[Object data in JSON]
----------
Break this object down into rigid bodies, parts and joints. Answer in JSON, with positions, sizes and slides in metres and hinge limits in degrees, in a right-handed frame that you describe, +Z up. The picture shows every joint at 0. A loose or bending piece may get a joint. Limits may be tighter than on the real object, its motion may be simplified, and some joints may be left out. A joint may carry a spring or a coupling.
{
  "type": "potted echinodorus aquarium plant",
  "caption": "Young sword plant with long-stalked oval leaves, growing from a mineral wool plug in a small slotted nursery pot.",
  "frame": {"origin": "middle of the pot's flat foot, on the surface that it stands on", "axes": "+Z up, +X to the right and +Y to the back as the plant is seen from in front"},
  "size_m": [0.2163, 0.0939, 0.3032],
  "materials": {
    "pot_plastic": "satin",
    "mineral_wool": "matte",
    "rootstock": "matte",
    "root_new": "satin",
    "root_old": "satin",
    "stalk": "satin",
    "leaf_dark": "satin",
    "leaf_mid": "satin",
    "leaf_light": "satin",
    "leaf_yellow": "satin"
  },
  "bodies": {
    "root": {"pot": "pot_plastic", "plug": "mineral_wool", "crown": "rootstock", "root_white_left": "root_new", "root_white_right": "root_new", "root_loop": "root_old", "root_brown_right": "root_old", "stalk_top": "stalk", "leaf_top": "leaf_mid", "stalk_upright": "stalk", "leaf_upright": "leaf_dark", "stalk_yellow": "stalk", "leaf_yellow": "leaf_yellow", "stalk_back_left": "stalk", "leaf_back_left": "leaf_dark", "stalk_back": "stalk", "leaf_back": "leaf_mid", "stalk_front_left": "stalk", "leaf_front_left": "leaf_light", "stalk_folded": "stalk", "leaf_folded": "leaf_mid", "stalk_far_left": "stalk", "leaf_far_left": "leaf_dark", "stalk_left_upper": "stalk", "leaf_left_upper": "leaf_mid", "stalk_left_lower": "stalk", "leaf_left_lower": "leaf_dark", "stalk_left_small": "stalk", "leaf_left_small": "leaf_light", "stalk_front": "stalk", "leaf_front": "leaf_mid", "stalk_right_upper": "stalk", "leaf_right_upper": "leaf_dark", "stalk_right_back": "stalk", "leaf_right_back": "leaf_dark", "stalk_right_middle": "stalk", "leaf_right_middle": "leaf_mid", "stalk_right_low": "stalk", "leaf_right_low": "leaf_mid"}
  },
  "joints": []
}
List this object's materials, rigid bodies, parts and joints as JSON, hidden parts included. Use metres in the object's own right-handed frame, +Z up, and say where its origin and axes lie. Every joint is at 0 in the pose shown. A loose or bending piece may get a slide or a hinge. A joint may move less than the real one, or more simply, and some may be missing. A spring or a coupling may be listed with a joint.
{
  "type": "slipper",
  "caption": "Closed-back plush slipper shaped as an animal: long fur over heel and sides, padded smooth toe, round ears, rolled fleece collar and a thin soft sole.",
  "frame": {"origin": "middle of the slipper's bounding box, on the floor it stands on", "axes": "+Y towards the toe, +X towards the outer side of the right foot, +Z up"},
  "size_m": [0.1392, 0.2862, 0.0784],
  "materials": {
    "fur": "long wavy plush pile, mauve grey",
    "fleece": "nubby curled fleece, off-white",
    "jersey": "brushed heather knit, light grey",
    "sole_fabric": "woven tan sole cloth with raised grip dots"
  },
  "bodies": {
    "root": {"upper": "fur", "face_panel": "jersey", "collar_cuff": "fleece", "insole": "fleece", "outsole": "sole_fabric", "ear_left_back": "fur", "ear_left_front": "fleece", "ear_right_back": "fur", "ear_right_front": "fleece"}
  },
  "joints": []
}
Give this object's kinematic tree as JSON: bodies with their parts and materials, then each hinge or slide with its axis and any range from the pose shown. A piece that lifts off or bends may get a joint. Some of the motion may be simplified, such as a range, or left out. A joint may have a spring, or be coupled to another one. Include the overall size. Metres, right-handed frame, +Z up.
----------
_PROBLEM DETAILS:_
Each record above should be returned exactly as it appears.

_FINAL RESULT:_
Break this object down into rigid bodies, parts and joints. Answer in JSON, with positions, sizes and slides in metres and hinge limits in degrees, in a right-handed frame that you describe, +Z up. The picture shows every joint at 0. A loose or bending piece may get a joint. Limits may be tighter than on the real object, its motion may be simplified, and some joints may be left out. A joint may carry a spring or a coupling.
{
  "type": "potted echinodorus aquarium plant",
  "caption": "Young sword plant with long-stalked oval leaves, growing from a mineral wool plug in a small slotted nursery pot.",
  "frame": {"origin": "middle of the pot's flat foot, on the surface that it stands on", "axes": "+Z up, +X to the right and +Y to the back as the plant is seen from in front"},
  "size_m": [0.2163, 0.0939, 0.3032],
  "materials": {
    "pot_plastic": "satin",
    "mineral_wool": "matte",
    "rootstock": "matte",
    "root_new": "satin",
    "root_old": "satin",
    "stalk": "satin",
    "leaf_dark": "satin",
    "leaf_mid": "satin",
    "leaf_light": "satin",
    "leaf_yellow": "satin"
  },
  "bodies": {
    "root": {"pot": "pot_plastic", "plug": "mineral_wool", "crown": "rootstock", "root_white_left": "root_new", "root_white_right": "root_new", "root_loop": "root_old", "root_brown_right": "root_old", "stalk_top": "stalk", "leaf_top": "leaf_mid", "stalk_upright": "stalk", "leaf_upright": "leaf_dark", "stalk_yellow": "stalk", "leaf_yellow": "leaf_yellow", "stalk_back_left": "stalk", "leaf_back_left": "leaf_dark", "stalk_back": "stalk", "leaf_back": "leaf_mid", "stalk_front_left": "stalk", "leaf_front_left": "leaf_light", "stalk_folded": "stalk", "leaf_folded": "leaf_mid", "stalk_far_left": "stalk", "leaf_far_left": "leaf_dark", "stalk_left_upper": "stalk", "leaf_left_upper": "leaf_mid", "stalk_left_lower": "stalk", "leaf_left_lower": "leaf_dark", "stalk_left_small": "stalk", "leaf_left_small": "leaf_light", "stalk_front": "stalk", "leaf_front": "leaf_mid", "stalk_right_upper": "stalk", "leaf_right_upper": "leaf_dark", "stalk_right_back": "stalk", "leaf_right_back": "leaf_dark", "stalk_right_middle": "stalk", "leaf_right_middle": "leaf_mid", "stalk_right_low": "stalk", "leaf_right_low": "leaf_mid"}
  },
  "joints": []
}
List this object's materials, rigid bodies, parts and joints as JSON, hidden parts included. Use metres in the object's own right-handed frame, +Z up, and say where its origin and axes lie. Every joint is at 0 in the pose shown. A loose or bending piece may get a slide or a hinge. A joint may move less than the real one, or more simply, and some may be missing. A spring or a coupling may be listed with a joint.
{
  "type": "slipper",
  "caption": "Closed-back plush slipper shaped as an animal: long fur over heel and sides, padded smooth toe, round ears, rolled fleece collar and a thin soft sole.",
  "frame": {"origin": "middle of the slipper's bounding box, on the floor it stands on", "axes": "+Y towards the toe, +X towards the outer side of the right foot, +Z up"},
  "size_m": [0.1392, 0.2862, 0.0784],
  "materials": {
    "fur": "long wavy plush pile, mauve grey",
    "fleece": "nubby curled fleece, off-white",
    "jersey": "brushed heather knit, light grey",
    "sole_fabric": "woven tan sole cloth with raised grip dots"
  },
  "bodies": {
    "root": {"upper": "fur", "face_panel": "jersey", "collar_cuff": "fleece", "insole": "fleece", "outsole": "sole_fabric", "ear_left_back": "fur", "ear_left_front": "fleece", "ear_right_back": "fur", "ear_right_front": "fleece"}
  },
  "joints": []
}
Give this object's kinematic tree as JSON: bodies with their parts and materials, then each hinge or slide with its axis and any range from the pose shown. A piece that lifts off or bends may get a joint. Some of the motion may be simplified, such as a range, or left out. A joint may have a spring, or be coupled to another one. Include the overall size. Metres, right-handed frame, +Z up.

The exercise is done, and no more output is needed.